— Start of Extracted entries —

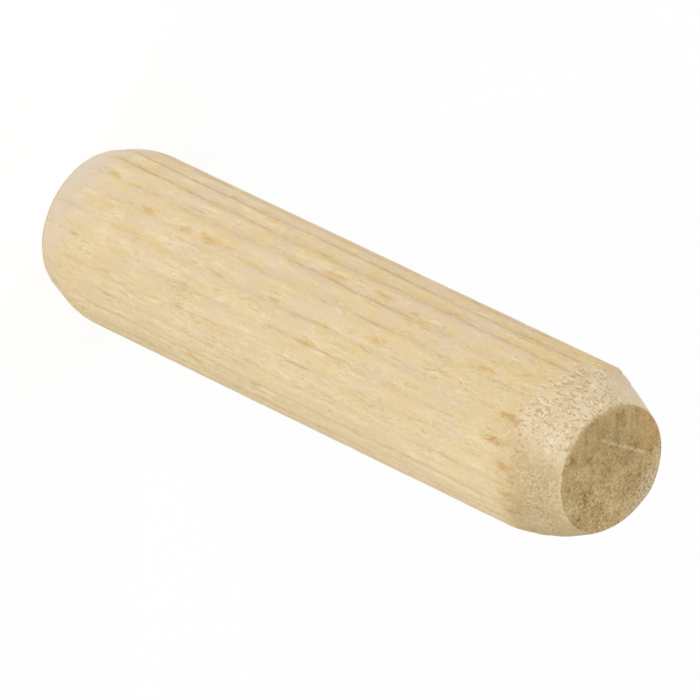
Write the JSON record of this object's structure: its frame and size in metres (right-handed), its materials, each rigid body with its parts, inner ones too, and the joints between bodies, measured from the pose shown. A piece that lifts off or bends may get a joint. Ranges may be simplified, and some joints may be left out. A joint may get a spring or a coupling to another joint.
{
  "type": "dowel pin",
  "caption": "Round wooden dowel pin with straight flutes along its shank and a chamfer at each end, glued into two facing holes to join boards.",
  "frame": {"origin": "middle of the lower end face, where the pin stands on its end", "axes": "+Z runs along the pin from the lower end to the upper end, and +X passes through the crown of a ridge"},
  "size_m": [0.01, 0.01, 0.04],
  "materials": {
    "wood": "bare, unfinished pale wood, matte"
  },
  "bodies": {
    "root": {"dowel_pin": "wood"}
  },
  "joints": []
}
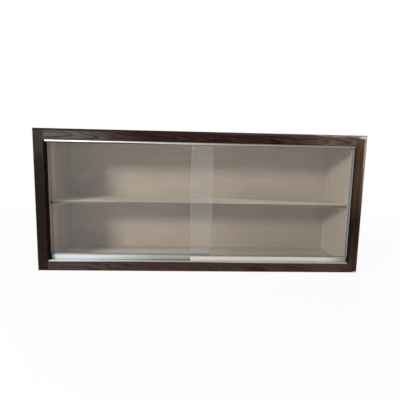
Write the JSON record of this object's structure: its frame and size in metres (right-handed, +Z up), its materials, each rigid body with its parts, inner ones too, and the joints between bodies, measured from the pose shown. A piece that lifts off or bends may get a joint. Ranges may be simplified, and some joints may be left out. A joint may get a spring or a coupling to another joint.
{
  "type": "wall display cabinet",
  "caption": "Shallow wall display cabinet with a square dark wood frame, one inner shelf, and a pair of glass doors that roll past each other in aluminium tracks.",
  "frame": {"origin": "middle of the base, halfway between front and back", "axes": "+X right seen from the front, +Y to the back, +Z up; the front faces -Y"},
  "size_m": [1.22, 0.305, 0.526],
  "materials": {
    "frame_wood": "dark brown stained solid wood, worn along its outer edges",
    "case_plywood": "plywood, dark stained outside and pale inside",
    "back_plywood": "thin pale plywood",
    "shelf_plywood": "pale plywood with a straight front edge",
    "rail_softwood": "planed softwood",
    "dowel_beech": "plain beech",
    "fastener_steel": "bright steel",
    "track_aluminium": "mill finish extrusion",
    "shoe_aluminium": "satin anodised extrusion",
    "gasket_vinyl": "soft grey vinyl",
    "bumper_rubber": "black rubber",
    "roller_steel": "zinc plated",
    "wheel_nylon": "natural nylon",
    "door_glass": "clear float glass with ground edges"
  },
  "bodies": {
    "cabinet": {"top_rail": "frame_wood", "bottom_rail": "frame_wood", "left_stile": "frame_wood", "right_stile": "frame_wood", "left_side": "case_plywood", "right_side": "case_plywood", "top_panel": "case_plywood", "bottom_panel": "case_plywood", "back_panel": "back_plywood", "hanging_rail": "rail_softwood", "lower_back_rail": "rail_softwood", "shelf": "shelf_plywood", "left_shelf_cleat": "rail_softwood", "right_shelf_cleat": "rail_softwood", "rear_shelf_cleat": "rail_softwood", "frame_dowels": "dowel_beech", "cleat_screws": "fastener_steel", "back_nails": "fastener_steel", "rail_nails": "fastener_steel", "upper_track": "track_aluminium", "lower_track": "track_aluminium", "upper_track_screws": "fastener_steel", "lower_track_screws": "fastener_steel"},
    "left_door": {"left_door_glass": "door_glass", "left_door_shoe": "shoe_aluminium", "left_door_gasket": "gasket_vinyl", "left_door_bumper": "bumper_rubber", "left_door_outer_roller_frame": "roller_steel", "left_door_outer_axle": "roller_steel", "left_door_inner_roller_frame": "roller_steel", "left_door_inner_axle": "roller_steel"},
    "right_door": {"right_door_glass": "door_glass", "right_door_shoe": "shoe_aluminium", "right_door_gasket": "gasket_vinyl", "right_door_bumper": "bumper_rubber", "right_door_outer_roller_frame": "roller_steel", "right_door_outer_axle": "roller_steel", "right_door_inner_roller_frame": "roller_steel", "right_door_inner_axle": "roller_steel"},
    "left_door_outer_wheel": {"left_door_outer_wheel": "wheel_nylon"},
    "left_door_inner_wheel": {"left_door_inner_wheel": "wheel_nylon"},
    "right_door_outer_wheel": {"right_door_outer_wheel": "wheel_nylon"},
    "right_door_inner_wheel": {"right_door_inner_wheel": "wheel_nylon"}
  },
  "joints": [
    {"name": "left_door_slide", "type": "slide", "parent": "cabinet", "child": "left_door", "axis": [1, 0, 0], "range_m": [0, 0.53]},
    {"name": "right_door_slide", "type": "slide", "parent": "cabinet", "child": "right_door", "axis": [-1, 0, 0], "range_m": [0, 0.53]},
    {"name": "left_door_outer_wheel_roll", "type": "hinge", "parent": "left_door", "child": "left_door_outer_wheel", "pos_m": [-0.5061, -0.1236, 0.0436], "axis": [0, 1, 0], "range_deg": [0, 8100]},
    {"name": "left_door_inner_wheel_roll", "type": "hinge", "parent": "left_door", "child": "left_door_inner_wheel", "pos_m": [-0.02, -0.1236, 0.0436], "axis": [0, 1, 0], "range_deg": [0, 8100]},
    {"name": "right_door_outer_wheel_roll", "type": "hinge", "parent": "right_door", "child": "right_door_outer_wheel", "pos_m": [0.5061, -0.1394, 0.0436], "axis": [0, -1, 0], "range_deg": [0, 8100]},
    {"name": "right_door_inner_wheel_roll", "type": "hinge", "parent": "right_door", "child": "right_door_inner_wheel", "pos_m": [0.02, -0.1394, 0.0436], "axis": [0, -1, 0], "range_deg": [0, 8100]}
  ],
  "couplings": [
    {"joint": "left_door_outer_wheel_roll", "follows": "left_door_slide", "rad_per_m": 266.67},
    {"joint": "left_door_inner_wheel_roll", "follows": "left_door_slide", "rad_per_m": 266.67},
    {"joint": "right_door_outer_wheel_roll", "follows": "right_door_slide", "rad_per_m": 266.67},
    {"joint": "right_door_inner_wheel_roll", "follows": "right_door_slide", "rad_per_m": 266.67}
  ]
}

— End of Extracted entries —

## Exercise directions
All of the entries above should be written out again exactly.

## Solution to this problem
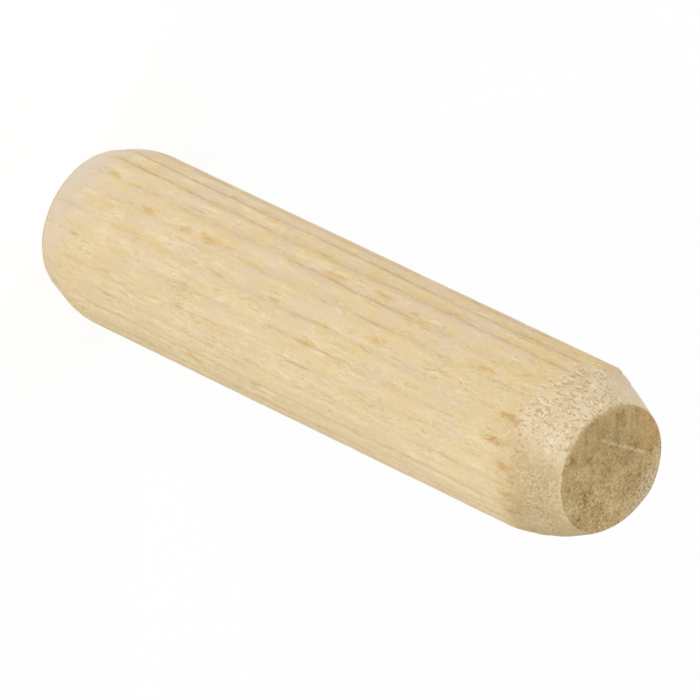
Write the JSON record of this object's structure: its frame and size in metres (right-handed), its materials, each rigid body with its parts, inner ones too, and the joints between bodies, measured from the pose shown. A piece that lifts off or bends may get a joint. Ranges may be simplified, and some joints may be left out. A joint may get a spring or a coupling to another joint.
{
  "type": "dowel pin",
  "caption": "Round wooden dowel pin with straight flutes along its shank and a chamfer at each end, glued into two facing holes to join boards.",
  "frame": {"origin": "middle of the lower end face, where the pin stands on its end", "axes": "+Z runs along the pin from the lower end to the upper end, and +X passes through the crown of a ridge"},
  "size_m": [0.01, 0.01, 0.04],
  "materials": {
    "wood": "bare, unfinished pale wood, matte"
  },
  "bodies": {
    "root": {"dowel_pin": "wood"}
  },
  "joints": []
}
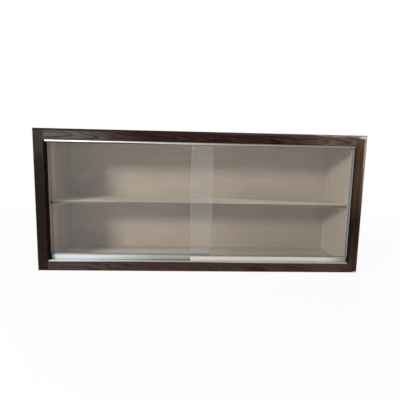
Write the JSON record of this object's structure: its frame and size in metres (right-handed, +Z up), its materials, each rigid body with its parts, inner ones too, and the joints between bodies, measured from the pose shown. A piece that lifts off or bends may get a joint. Ranges may be simplified, and some joints may be left out. A joint may get a spring or a coupling to another joint.
{
  "type": "wall display cabinet",
  "caption": "Shallow wall display cabinet with a square dark wood frame, one inner shelf, and a pair of glass doors that roll past each other in aluminium tracks.",
  "frame": {"origin": "middle of the base, halfway between front and back", "axes": "+X right seen from the front, +Y to the back, +Z up; the front faces -Y"},
  "size_m": [1.22, 0.305, 0.526],
  "materials": {
    "frame_wood": "dark brown stained solid wood, worn along its outer edges",
    "case_plywood": "plywood, dark stained outside and pale inside",
    "back_plywood": "thin pale plywood",
    "shelf_plywood": "pale plywood with a straight front edge",
    "rail_softwood": "planed softwood",
    "dowel_beech": "plain beech",
    "fastener_steel": "bright steel",
    "track_aluminium": "mill finish extrusion",
    "shoe_aluminium": "satin anodised extrusion",
    "gasket_vinyl": "soft grey vinyl",
    "bumper_rubber": "black rubber",
    "roller_steel": "zinc plated",
    "wheel_nylon": "natural nylon",
    "door_glass": "clear float glass with ground edges"
  },
  "bodies": {
    "cabinet": {"top_rail": "frame_wood", "bottom_rail": "frame_wood", "left_stile": "frame_wood", "right_stile": "frame_wood", "left_side": "case_plywood", "right_side": "case_plywood", "top_panel": "case_plywood", "bottom_panel": "case_plywood", "back_panel": "back_plywood", "hanging_rail": "rail_softwood", "lower_back_rail": "rail_softwood", "shelf": "shelf_plywood", "left_shelf_cleat": "rail_softwood", "right_shelf_cleat": "rail_softwood", "rear_shelf_cleat": "rail_softwood", "frame_dowels": "dowel_beech", "cleat_screws": "fastener_steel", "back_nails": "fastener_steel", "rail_nails": "fastener_steel", "upper_track": "track_aluminium", "lower_track": "track_aluminium", "upper_track_screws": "fastener_steel", "lower_track_screws": "fastener_steel"},
    "left_door": {"left_door_glass": "door_glass", "left_door_shoe": "shoe_aluminium", "left_door_gasket": "gasket_vinyl", "left_door_bumper": "bumper_rubber", "left_door_outer_roller_frame": "roller_steel", "left_door_outer_axle": "roller_steel", "left_door_inner_roller_frame": "roller_steel", "left_door_inner_axle": "roller_steel"},
    "right_door": {"right_door_glass": "door_glass", "right_door_shoe": "shoe_aluminium", "right_door_gasket": "gasket_vinyl", "right_door_bumper": "bumper_rubber", "right_door_outer_roller_frame": "roller_steel", "right_door_outer_axle": "roller_steel", "right_door_inner_roller_frame": "roller_steel", "right_door_inner_axle": "roller_steel"},
    "left_door_outer_wheel": {"left_door_outer_wheel": "wheel_nylon"},
    "left_door_inner_wheel": {"left_door_inner_wheel": "wheel_nylon"},
    "right_door_outer_wheel": {"right_door_outer_wheel": "wheel_nylon"},
    "right_door_inner_wheel": {"right_door_inner_wheel": "wheel_nylon"}
  },
  "joints": [
    {"name": "left_door_slide", "type": "slide", "parent": "cabinet", "child": "left_door", "axis": [1, 0, 0], "range_m": [0, 0.53]},
    {"name": "right_door_slide", "type": "slide", "parent": "cabinet", "child": "right_door", "axis": [-1, 0, 0], "range_m": [0, 0.53]},
    {"name": "left_door_outer_wheel_roll", "type": "hinge", "parent": "left_door", "child": "left_door_outer_wheel", "pos_m": [-0.5061, -0.1236, 0.0436], "axis": [0, 1, 0], "range_deg": [0, 8100]},
    {"name": "left_door_inner_wheel_roll", "type": "hinge", "parent": "left_door", "child": "left_door_inner_wheel", "pos_m": [-0.02, -0.1236, 0.0436], "axis": [0, 1, 0], "range_deg": [0, 8100]},
    {"name": "right_door_outer_wheel_roll", "type": "hinge", "parent": "right_door", "child": "right_door_outer_wheel", "pos_m": [0.5061, -0.1394, 0.0436], "axis": [0, -1, 0], "range_deg": [0, 8100]},
    {"name": "right_door_inner_wheel_roll", "type": "hinge", "parent": "right_door", "child": "right_door_inner_wheel", "pos_m": [0.02, -0.1394, 0.0436], "axis": [0, -1, 0], "range_deg": [0, 8100]}
  ],
  "couplings": [
    {"joint": "left_door_outer_wheel_roll", "follows": "left_door_slide", "rad_per_m": 266.67},
    {"joint": "left_door_inner_wheel_roll", "follows": "left_door_slide", "rad_per_m": 266.67},
    {"joint": "right_door_outer_wheel_roll", "follows": "right_door_slide", "rad_per_m": 266.67},
    {"joint": "right_door_inner_wheel_roll", "follows": "right_door_slide", "rad_per_m": 266.67}
  ]
}